House of Alpin

The House of Alpin, also known as the Alpinid dynasty, Clann Chináeda, and Clann Chinaeda meic Ailpín, was the kin-group which ruled in Pictland, possibly Dál Riata, and then the kingdom of Alba from Constantine II (Causantín mac Áeda) in the 940s until the death of Malcolm II (Máel Coluim mac Cináeda) in 1034.

Kings traced their descent from Kenneth MacAlpin (and not from his father, Alpín mac Echdach), and Irish genealogies in the Book of Ballymote and the Book of Lecan refer to the kindred as Clann Cináeda meic Ailpín by prioritising descent from Kenneth.

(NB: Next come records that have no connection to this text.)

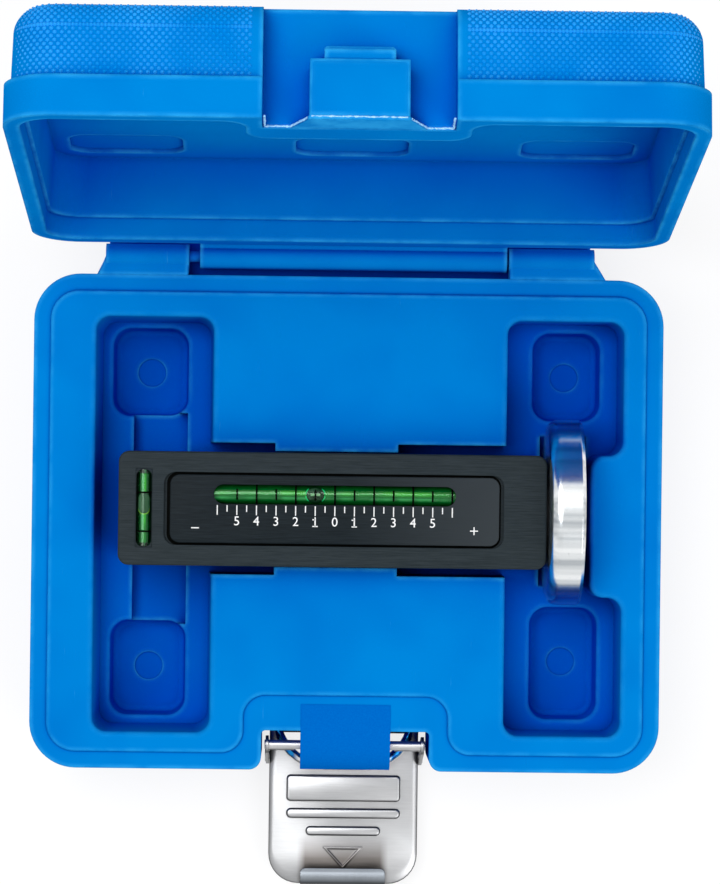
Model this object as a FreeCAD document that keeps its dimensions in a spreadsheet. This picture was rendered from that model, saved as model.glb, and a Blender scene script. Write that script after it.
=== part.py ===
import FreeCAD, Part
import math
import os
import re
import Sketcher
from FreeCAD import Placement, Rotation, Vector

# A magnetic camber and caster gauge in its moulded carry case, in millimetres.
# X runs along the gauge towards its magnet, Y towards the hinge, Z up.
# The origin is the middle of the case's flat underside. The lid stands open and
# the latch hangs down in front, its lever lying flat.

doc = FreeCAD.newDocument("camber_caster_gauge")
sheet = doc.addObject("Spreadsheet::Sheet", "Sizes")
nodes = {}


# ---------------------------------------------------------------- driving sizes

case_sizes = {
    "case_over": 57.4,           # case's width over the gauge's length
    "case_deep": 138,            # outside, across the rim bands
    "base_tall": 35,             # underside to the mating plane
    "lid_roof": 7.5,             # between the lid's hollow and its top
    "case_corner": 13,           # rounding of the upright corners
    "band_tall": 10.5,           # smooth band beside the mating plane
    "band_proud": 1.7,           # how far that band stands out of the walls
    "wall_draft": 1.5,           # degrees
    "foot_round": 4,             # underside edge
    "lid_round": 7,              # lid's top edge
    "lid_gap": 0.15,             # between the closed rims
    "plateau_rise": 1,           # raised deck that steps into the lid
    "plateau_corner": 8,
    "rim_wide": 4.7,             # flat rim round the deck
    "bay_half": 28.6,            # half width of the deck's step round the latch
    "bay_deep": 20.9,            # from the case's front to that step
    "bay_round": 6.2,
    "deck_gap": 0.6,             # deck to the lid's inner wall
    "cut_past": 1,               # how far a cutter reaches past a surface
}
bed_sizes = {
    "ledge_high": 15,            # floor under the bar and of the troughs
    "socket_high": 4,            # floor of the four deep sockets
    "slot_high": 9,              # floor of the slot between the left sockets
    "pocket_draft": 3,           # degrees
    "pocket_corner": 4,
    "socket_corner": 5,
    "left_in": 17.4,             # troughs in from the case's ends, back and front
    "right_in": 11,
    "back_in": 11.7,
    "front_in": 10.2,
    "left_wide": 32.9,
    "right_wide": 32.6,
    "magnet_room": 2.5,          # magnet to the right trough's wall beside it
    "waist_back": 19.8,
    "waist_front": -19.8,
    "left_socket_in": 3.9,       # sockets in from the trough's outer side
    "left_socket_wide": 21.4,
    "left_slot_in": 10,
    "right_socket_in": 5.2,
    "right_socket_wide": 19.2,
    "back_socket_in": 2.7,       # and from its back and front
    "front_socket_in": 3.4,
    "back_socket_near": 29.5,
    "front_socket_near": -28.4,
    "right_front_near": -23.4,
    "mouth_round": 1.2,
    "socket_mouth_round": 1,
    "floor_round": 1.6,
    "bed_gap": 0.4,              # bar to the tight land
    "bed_slack": 2.6,            # bar to the wide stretches of the channel
    "land_left": -20.2,
    "land_right": 14.1,
    "channel_past": 4,           # how far the channel runs into the troughs
    "magnet_gap": 0.8,           # round the magnet
    "kiss_wide": 8,              # round weld marks on the socket floors
    "kiss_deep": 0.4,
}
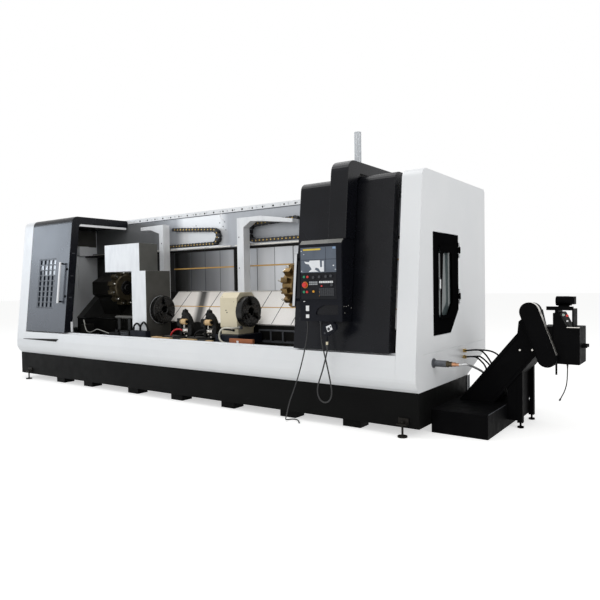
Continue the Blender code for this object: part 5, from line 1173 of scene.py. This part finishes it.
def right_end():
    """Frame round the end door's window, its latch, the coolant fitting and the hoses beside the conveyor."""
    outer = [(0.455, 1.755), (0.815, 1.755), (0.815, 1.045), (0.60, 1.045), (0.455, 1.045)]
    inner = [(0.525, 1.677), (0.746, 1.684), (0.773, 1.196), (0.638, 1.075), (0.476, 1.084)]
    form("end_door_window_frame", "door_paint", add_ring,
         [(rounded(outer, 0.004), rounded(inner, 0.03), "x", 6.7435, 6.7488)], body="end_door", bevel=0.0008)
    body = blocks("end_door_latch", "white_plastic", [((6.7472, 0.424, 1.336), (6.7575, 0.446, 1.424))],
                  body="end_door", bevel=0.003)
    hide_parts("end_door_handle")
    blocks("end_door_latch_plate", "key_dark", [((6.7465, 0.416, 1.318), (6.7505, 0.454, 1.442))],
           body="end_door", bevel=0.002)
    y, z = 0.33, 0.64
    ribs = [(0.022 + 0.009 * step + shift, radius) for step in range(12)
            for shift, radius in ((0.0, 0.0275), (0.0045, 0.0315))]
    profile = [(0.0, 0.0449), (0.010, 0.0449), (0.011, 0.030), (0.020, 0.030), *ribs, (0.131, 0.028)]
    body = form("coolant_outlet_tube", "fitting_grey", add_lathe, [((END_FACE, y, z), (1, 0, 0), profile)])
    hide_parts("coolant_fitting")
    rods("coolant_outlet_nut", "dark_bronze", [((6.850, y, z), (6.872, y, z), 0.031, 6),
                                               ((6.872, y, z), (6.905, y, z), 0.024, 24)], bevel=0.003)
    rods("coolant_outlet_tip", "copper", [((6.904, y, z), (6.935, y, z), 0.020, 24),
                                          ((6.934, y, z), (6.969, y, z), 0.0145, 24)], bevel=0.002)
    run = smooth_route([(6.955, 0.33, 0.64), (6.99, 0.335, 0.643), (7.026, 0.40, 0.638), (7.025, 0.62, 0.578),
                        (7.017, 0.80, 0.525), (7.010, 0.88, 0.498), (7.015, 0.91, 0.47)], 50)
    pipe("coolant_hose", run, 0.0115, "braided_hose")
    # Depth of the free run of each black hose, its first two places, then (x, z) of the rest
    hoses = [
        (1.12, (6.735, 1.133, 0.675), (6.873, 1.122, 0.690), (7.0, 0.687), (7.081, 0.650), (7.105, 0.59)),
        (1.08, (6.735, 1.118, 0.675), (6.89, 1.085, 0.695), (6.962, 0.658), (7.027, 0.565), (7.04, 0.51)),
        (1.12, (6.735, 1.131, 0.609), (6.845, 1.12, 0.621), (6.907, 0.619), (6.994, 0.543), (7.01, 0.48)),
        (1.08, (6.735, 1.116, 0.609), (6.859, 1.085, 0.621), (6.935, 0.57), (6.971, 0.515), (6.98, 0.46)),
    ]
    for number, (depth, first, second, *rest) in enumerate(hoses, 1):
        route = [first, second] + [(x, depth, height) for x, height in rest]
        pipe(f"conveyor_hose_{number}", smooth_route(route, 36), 0.0085, "black_rubber")
    rods("conveyor_hose_fittings", "brass", [((END_FACE, 1.126, 0.675), (6.752, 1.126, 0.676), 0.019, 6),
                                             ((END_FACE, 1.124, 0.609), (6.752, 1.124, 0.610), 0.019, 6)],
         bevel=0.002)
    blocks("end_cover_plates", "fitting_grey", [
        ((END_FACE, 1.215, 0.235), (6.727, 1.248, 0.402)),
        ((END_FACE, 1.262, 0.235), (6.727, 1.300, 0.402))], bevel=0.001)


# Chip conveyor

CONVEYOR_FRONT = 0.84
CONVEYOR_BACK = 1.32


def conveyor():
    """Lips of the trough, the chain guard with a painted highlight strip on its edge, and trim of the drum,
    motor and cabinet, with a painted highlight strip on the tank's top edge.
    """
    foot, top = Vector((6.80, 0.24)), Vector((7.346, 0.903))
    guard_foot, guard_top = Vector((7.62, 0.69)), Vector((7.466, 1.11))
    along = (top - foot).normalized()
    across = Vector((along.y, -along.x))
    trim = bmesh.new()
    for low, high in ((CONVEYOR_FRONT - 0.012, CONVEYOR_FRONT + 0.02), (CONVEYOR_BACK - 0.02, CONVEYOR_BACK)):
        start, end = foot + along * 0.06, top - along * 0.02
        for shift, width in ((0.0, 0.03), (0.235, 0.025)):
            first, last = start + across * shift, end + across * shift
            corners = (first, last, last + across * width, first + across * width)
            add_plate(trim, [tuple(corner) for corner in corners], "y", low, high)
    piece("conveyor_trough_trim", trim, "conveyor_paint", bevel=0.003)
    run = guard_top - guard_foot
    slope = math.degrees(math.atan2(run.y, run.x))
    front = CONVEYOR_FRONT - 0.0703

    def pill(radius):
        return (arc(guard_top, radius, slope - 90, slope + 90, 20)
                + arc(guard_foot, radius, slope + 90, slope + 270, 20))

    def right_side(reach):
        foot_point = guard_foot + Vector((run.y, -run.x)).normalized() * reach
        return [tuple(foot_point)] + [tuple(Vector(point)) for point in
                                      arc(guard_top, reach, slope - 90, slope + 35, 18)]

    body = form("chain_guard_cover", "conveyor_paint", add_plate, [
        (pill(0.087), "y", front + 0.006, CONVEYOR_FRONT - SEAT), (pill(0.074), "y", front, front + 0.01)],
        bevel=0.004)
    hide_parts("chain_guard")
    # Painted highlight: a silver strip along the guard's top and right edge, where it catches the light.
    form("chain_guard_painted_highlight", "satin_silver", add_plate, [
        (right_side(0.0885) + right_side(0.0865)[::-1], "y", front + 0.012, CONVEYOR_FRONT - 0.004)])
    rods("conveyor_bolts", "satin_silver", [
        ((x, CONVEYOR_FRONT - 0.009, z), (x, CONVEYOR_FRONT + 0.001, z), 0.010, 6)
        for x, z in ((7.427, 0.983), (7.37, 0.746), (7.482, 0.752))], bevel=0.001)
    profile = [(0.0, 0.083), (0.012, 0.083), (0.013, 0.078), (0.078, 0.078), (0.079, 0.083), (0.0895, 0.083)]
    centre = (guard_top.x, CONVEYOR_FRONT + 0.0005, guard_top.y)
    form("conveyor_drum", "conveyor_paint", add_lathe, [(centre, (0, 1, 0), profile, 48)], bevel=0.001)
    rods("conveyor_motor_ribs", "conveyor_paint", [
        ((7.676 + 0.012 * step, 0.9505, 1.207), (7.680 + 0.012 * step, 0.9505, 1.207), 0.0445, 28)
        for step in range(9)])
    # Painted highlight: a grey strip along the top edge of the black tank.
    blocks("tank_edge_painted_highlight", "fitting_grey", [((7.2385, 0.30, 0.2152), (7.2455, 0.80, 0.2185))], bevel=0.001)
    face = 0.8395
    blocks("cabinet_ledge_strip", "satin_silver", [((7.778, 0.832, 0.969), (7.884, face, 0.976))],
           bevel=0.001)
    rods("cabinet_red_button", "button_red", [((7.784, face, 1.078), (7.784, 0.826, 1.078), 0.011, 20)],
         bevel=0.002)
    rods("cabinet_selector", "white_plastic", [((7.752, face, 1.084), (7.752, 0.830, 1.084), 0.010, 20),
                                               ((7.784, face, 1.030), (7.784, 0.830, 1.030), 0.008, 20)],
         bevel=0.001)
    rods("cabinet_selector_lamp", "button_green",
         [((7.752, 0.8305, 1.084), (7.752, 0.8285, 1.084), 0.006, 16)])
    rods("conveyor_post_mark", "white_plastic", [((7.3935, 1.07, 0.25), (7.396, 1.07, 0.25), 0.010, 16)])


make_camera()
make_world()
make_floor()
make_lights()
free_cables()
dress_nodes()
energy_chain(1, 3.205, 2.40, 2.31, 0.098, 0.048)
energy_chain(2, 3.975, 4.66, 5.30, 0.108, 0.034)
turret(1, 1.55, 1)
turret(2, 4.95, -1)
steady_rest(1, 3.06)
steady_rest(2, 3.49)
left_hood()
left_interior()
rear_covers()
upper_panel()
headstocks()
chuck(1, 2.721, 0.080, "chuck_1")
chuck(2, 4.256, 0.090, "chuck_2")
control()
right_end()
conveyor()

[4] The associated idea that Kenneth had been a king in Dál Riata before he contended successfully for power in Pictland in the 840s, following the death of Eóganán mac Óengusa, is supported by nearly contemporary evidence.

Internecine strife in the late tenth and early eleventh centuries left the descendants of Constantine I unchallenged by male-line descendants of Kenneth MacAlpin, but Malcolm II left no male heirs.

Future kings, while still tracing their descent from Kenneth, were descended from Malcolm's daughter Bethóc and her husband Crinan of Dunkeld.